Exercise goal - Provide the data again in its entirety, exactly as given.

Exercise material -
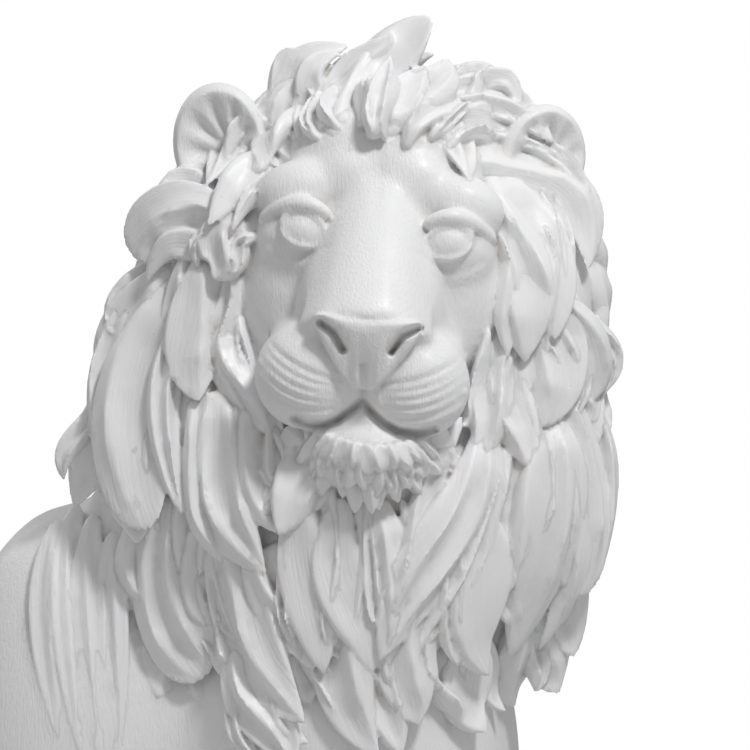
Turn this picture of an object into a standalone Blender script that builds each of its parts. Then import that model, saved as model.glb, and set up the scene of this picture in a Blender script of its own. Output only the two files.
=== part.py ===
"""Cast resin lion bust: head, mane, chest and shoulders in one piece, cut flat below.

Metres, +Z up, the lion looks along -Y. The free form is placed in hundredths of the
height, so a point (x, y, z) of (0, -10, 70) is 10% of the height forward and 70% up.
"""

import math
import random

import bmesh
import bpy
import numpy as np
from mathutils import Euler, Matrix, Vector
from mathutils.bvhtree import BVHTree

# Driving sizes, in metres
HEIGHT = 0.600
GRAIN = 0.0033
LOCK_RISE = 0.0130

# The paint on the cast, and the number of facets the solid keeps
WHITE_RESIN = (0.80, 0.80, 0.79, 1.0)
PAINT_ROUGHNESS = 0.55
FACETS = 9400
# The face keeps more facets than the mane: its half width, foot and top in the head's own axes,
# and how readily its facets are given up, where the mane's is 1
FACE_REACH = (14.5, -25.0, 16.5)
FACE_SPARE = 0.98

SHARE = HEIGHT / 100
RISE = LOCK_RISE / SHARE

# The head leans and turns a little on the neck. Its own axes start between the ears' roots.
HEAD_CENTRE = (0.0, 0.0, 66.0)
HEAD_LEAN = 5.2
HEAD_YAW = -2.0
HEAD = Matrix.Translation(HEAD_CENTRE) @ Euler(
    (0, math.radians(HEAD_LEAN), math.radians(HEAD_YAW))
).to_matrix().to_4x4()
WORLD = Matrix.Identity(4)

# Chest and shoulders, then neck and mane bulk, as centre, radii and turn in degrees
BODY_FORMS = {
    "trunk": ((-26, 25, 0), (33, 20, 37), (0, 0, -38)),
    "near_shoulder": ((-38, 14, 4), (19, 17, 36), (0, 0, 0)),
    "far_shoulder": ((5, 17, 2), (15, 16, 29), (0, 0, 0)),
    "chest": ((-4, 6, 4), (21, 16, 34), (0, 0, 0)),
}
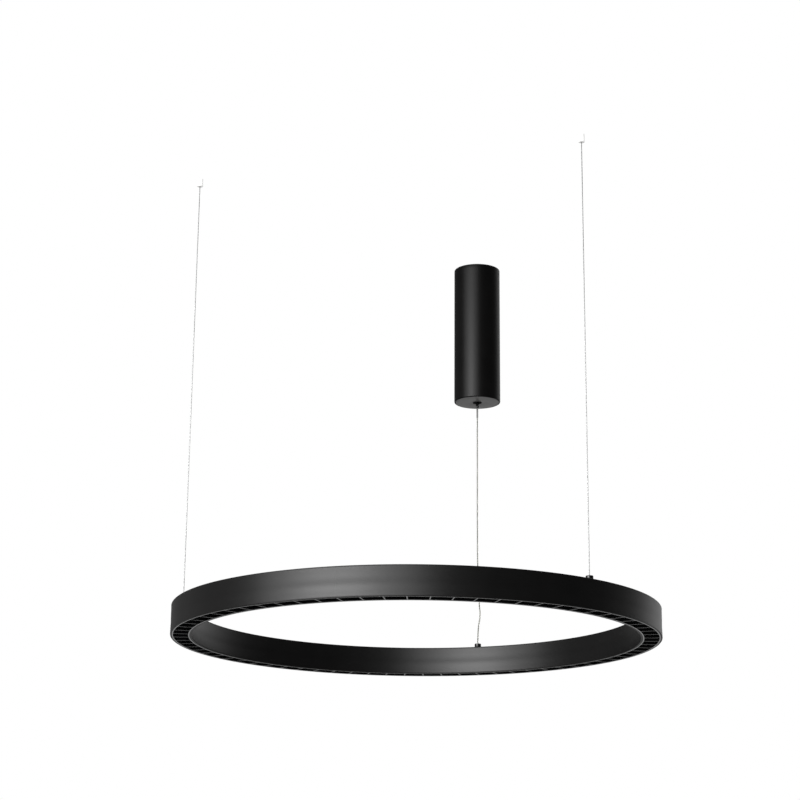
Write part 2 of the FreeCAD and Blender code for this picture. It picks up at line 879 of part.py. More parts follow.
def make_canopy():
    tab_face = canopy_bore - s.tab_play
    plate = rod("bracket_disc", canopy_bore - s.bracket_play, s.bracket_thickness, 0, 0,
                0 - s.bracket_thickness)
    tabs = []
    holes = [rod("mains_hole", s.mains_hole_radius, s.bracket_thickness, 0, 0,
                 0 - s.bracket_thickness)]
    grubs = []
    drill = []
    for side in (-1, 1):
        tag = side + 1
        start = tab_face * side - s.bracket_thickness * (side + 1) / 2
        tabs.append(box(f"tab_{tag}", s.bracket_thickness, s.tab_width, s.tab_height, start,
                        0 - s.tab_width / 2, 0 - s.tab_height))
        holes.append(rod(f"tab_thread_{tag}", s.grub_radius + s.thread_play, s.bracket_thickness,
                         start, 0, 0 - s.grub_depth, ALONG_X))
        holes.append(rod(f"ceiling_hole_{tag}", s.ceiling_hole_radius, s.bracket_thickness, 0,
                         s.ceiling_hole_spacing / 2 * side, 0 - s.bracket_thickness))
        holes.append(rod(f"foot_thread_{tag}", s.small_screw_radius + s.thread_play,
                         s.bracket_thickness, foot_screw_x, s.foot_screw_spacing / 2 * side,
                         0 - s.bracket_thickness))
        outer_end = s.canopy_radius - s.grub_recess
        grub_start = (outer_end - s.grub_length / 2) * side - s.grub_length / 2
        grub = rod(f"grub_bar_{tag}", s.grub_radius, s.grub_length, grub_start, 0, 0 - s.grub_depth,
                   ALONG_X)
        socket_start = (outer_end - s.grub_socket_depth / 2) * side - s.grub_socket_depth / 2
        socket = doc.addObject("Part::Prism", f"grub_socket_{tag}")
        socket.Polygon = 6
        bind(socket, "Circumradius", s.grub_socket)
        bind(socket, "Height", s.grub_socket_depth)
        place(socket, socket_start, 0, 0 - s.grub_depth, tilt=ALONG_X)
        grubs.append(cut(f"grub_{tag}", grub, [socket]))
        drill.append(rod(f"tube_hole_{tag}", s.grub_radius + s.thread_play, s.canopy_wall * 2,
                         (s.canopy_radius - s.canopy_wall / 2) * side - s.canopy_wall, 0,
                         0 - s.grub_depth, ALONG_X))
    node("ceiling_bracket", cut("bracket_drilled", fuse("bracket_bent", [plate] + tabs), holes))
    node("canopy_screws", group("grub_set", grubs))

    tube = turned("tube_bar", [
        (canopy_bore, 0),
        (s.canopy_radius - s.canopy_chamfer, 0),
        (s.canopy_radius, s.canopy_chamfer),
        (s.canopy_radius, s.canopy_height),
        (canopy_bore, s.canopy_height),
    ])
    node("canopy_tube", cut("tube_drilled", place(tube, 0, 0, canopy_floor), drill))

    disc = turned("base_disc", [
        (s.grip_thread_radius + s.thread_play, 0),
        (canopy_bore - s.base_play - s.base_chamfer, 0),
        (canopy_bore - s.base_play, s.base_chamfer),
        (canopy_bore - s.base_play, s.base_thickness),
        (s.grip_thread_radius + s.thread_play, s.base_thickness),
    ])
    node("canopy_base", place(disc, 0, 0, canopy_floor))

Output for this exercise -
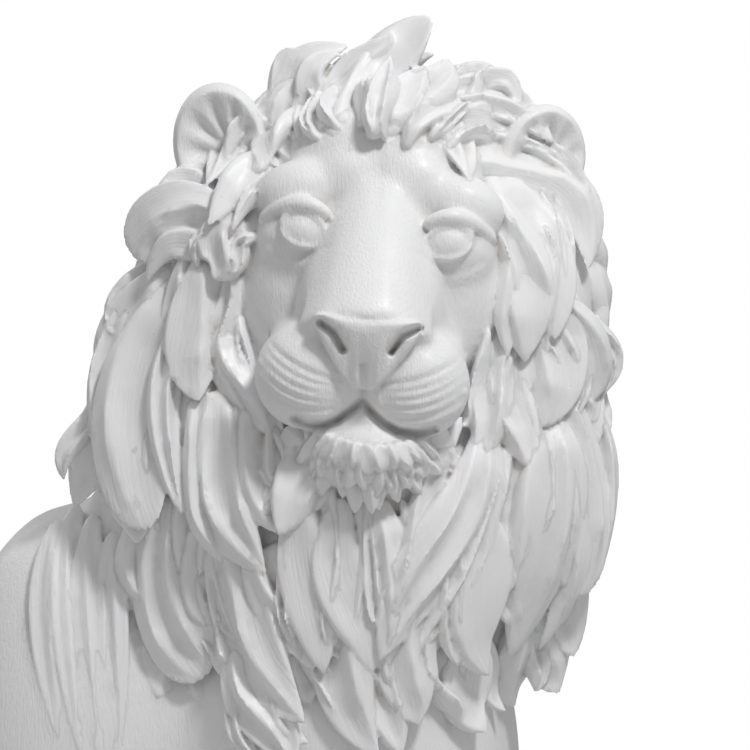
Turn this picture of an object into a standalone Blender script that builds each of its parts. Then import that model, saved as model.glb, and set up the scene of this picture in a Blender script of its own. Output only the two files.
=== part.py ===
"""Cast resin lion bust: head, mane, chest and shoulders in one piece, cut flat below.

Metres, +Z up, the lion looks along -Y. The free form is placed in hundredths of the
height, so a point (x, y, z) of (0, -10, 70) is 10% of the height forward and 70% up.
"""

import math
import random

import bmesh
import bpy
import numpy as np
from mathutils import Euler, Matrix, Vector
from mathutils.bvhtree import BVHTree

# Driving sizes, in metres
HEIGHT = 0.600
GRAIN = 0.0033
LOCK_RISE = 0.0130

# The paint on the cast, and the number of facets the solid keeps
WHITE_RESIN = (0.80, 0.80, 0.79, 1.0)
PAINT_ROUGHNESS = 0.55
FACETS = 9400
# The face keeps more facets than the mane: its half width, foot and top in the head's own axes,
# and how readily its facets are given up, where the mane's is 1
FACE_REACH = (14.5, -25.0, 16.5)
FACE_SPARE = 0.98

SHARE = HEIGHT / 100
RISE = LOCK_RISE / SHARE

# The head leans and turns a little on the neck. Its own axes start between the ears' roots.
HEAD_CENTRE = (0.0, 0.0, 66.0)
HEAD_LEAN = 5.2
HEAD_YAW = -2.0
HEAD = Matrix.Translation(HEAD_CENTRE) @ Euler(
    (0, math.radians(HEAD_LEAN), math.radians(HEAD_YAW))
).to_matrix().to_4x4()
WORLD = Matrix.Identity(4)

# Chest and shoulders, then neck and mane bulk, as centre, radii and turn in degrees
BODY_FORMS = {
    "trunk": ((-26, 25, 0), (33, 20, 37), (0, 0, -38)),
    "near_shoulder": ((-38, 14, 4), (19, 17, 36), (0, 0, 0)),
    "far_shoulder": ((5, 17, 2), (15, 16, 29), (0, 0, 0)),
    "chest": ((-4, 6, 4), (21, 16, 34), (0, 0, 0)),
}
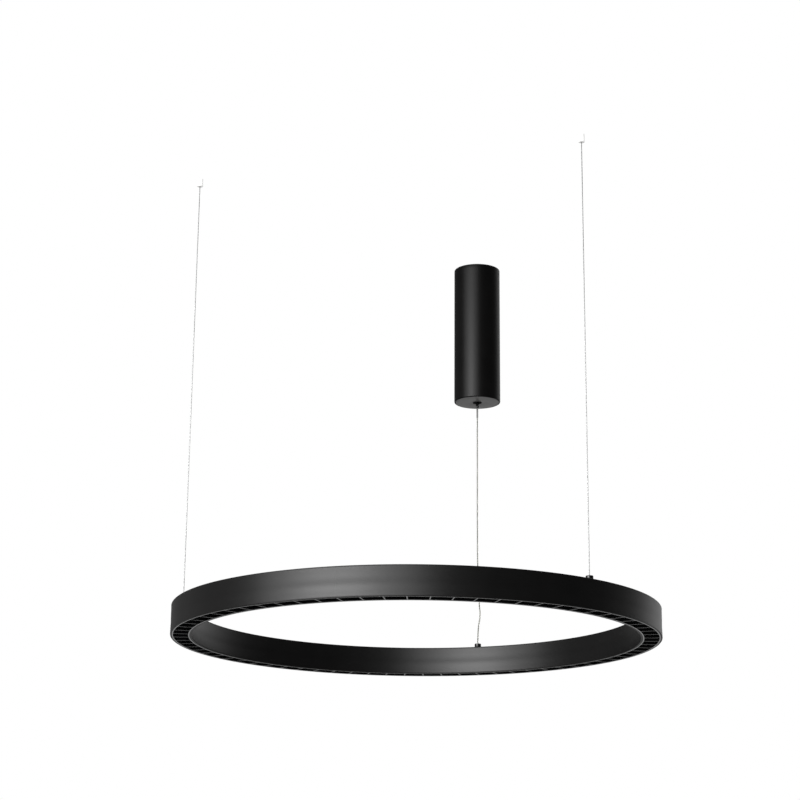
Write part 2 of the FreeCAD and Blender code for this picture. It picks up at line 879 of part.py. More parts follow.
def make_canopy():
    tab_face = canopy_bore - s.tab_play
    plate = rod("bracket_disc", canopy_bore - s.bracket_play, s.bracket_thickness, 0, 0,
                0 - s.bracket_thickness)
    tabs = []
    holes = [rod("mains_hole", s.mains_hole_radius, s.bracket_thickness, 0, 0,
                 0 - s.bracket_thickness)]
    grubs = []
    drill = []
    for side in (-1, 1):
        tag = side + 1
        start = tab_face * side - s.bracket_thickness * (side + 1) / 2
        tabs.append(box(f"tab_{tag}", s.bracket_thickness, s.tab_width, s.tab_height, start,
                        0 - s.tab_width / 2, 0 - s.tab_height))
        holes.append(rod(f"tab_thread_{tag}", s.grub_radius + s.thread_play, s.bracket_thickness,
                         start, 0, 0 - s.grub_depth, ALONG_X))
        holes.append(rod(f"ceiling_hole_{tag}", s.ceiling_hole_radius, s.bracket_thickness, 0,
                         s.ceiling_hole_spacing / 2 * side, 0 - s.bracket_thickness))
        holes.append(rod(f"foot_thread_{tag}", s.small_screw_radius + s.thread_play,
                         s.bracket_thickness, foot_screw_x, s.foot_screw_spacing / 2 * side,
                         0 - s.bracket_thickness))
        outer_end = s.canopy_radius - s.grub_recess
        grub_start = (outer_end - s.grub_length / 2) * side - s.grub_length / 2
        grub = rod(f"grub_bar_{tag}", s.grub_radius, s.grub_length, grub_start, 0, 0 - s.grub_depth,
                   ALONG_X)
        socket_start = (outer_end - s.grub_socket_depth / 2) * side - s.grub_socket_depth / 2
        socket = doc.addObject("Part::Prism", f"grub_socket_{tag}")
        socket.Polygon = 6
        bind(socket, "Circumradius", s.grub_socket)
        bind(socket, "Height", s.grub_socket_depth)
        place(socket, socket_start, 0, 0 - s.grub_depth, tilt=ALONG_X)
        grubs.append(cut(f"grub_{tag}", grub, [socket]))
        drill.append(rod(f"tube_hole_{tag}", s.grub_radius + s.thread_play, s.canopy_wall * 2,
                         (s.canopy_radius - s.canopy_wall / 2) * side - s.canopy_wall, 0,
                         0 - s.grub_depth, ALONG_X))
    node("ceiling_bracket", cut("bracket_drilled", fuse("bracket_bent", [plate] + tabs), holes))
    node("canopy_screws", group("grub_set", grubs))

    tube = turned("tube_bar", [
        (canopy_bore, 0),
        (s.canopy_radius - s.canopy_chamfer, 0),
        (s.canopy_radius, s.canopy_chamfer),
        (s.canopy_radius, s.canopy_height),
        (canopy_bore, s.canopy_height),
    ])
    node("canopy_tube", cut("tube_drilled", place(tube, 0, 0, canopy_floor), drill))

    disc = turned("base_disc", [
        (s.grip_thread_radius + s.thread_play, 0),
        (canopy_bore - s.base_play - s.base_chamfer, 0),
        (canopy_bore - s.base_play, s.base_chamfer),
        (canopy_bore - s.base_play, s.base_thickness),
        (s.grip_thread_radius + s.thread_play, s.base_thickness),
    ])
    node("canopy_base", place(disc, 0, 0, canopy_floor))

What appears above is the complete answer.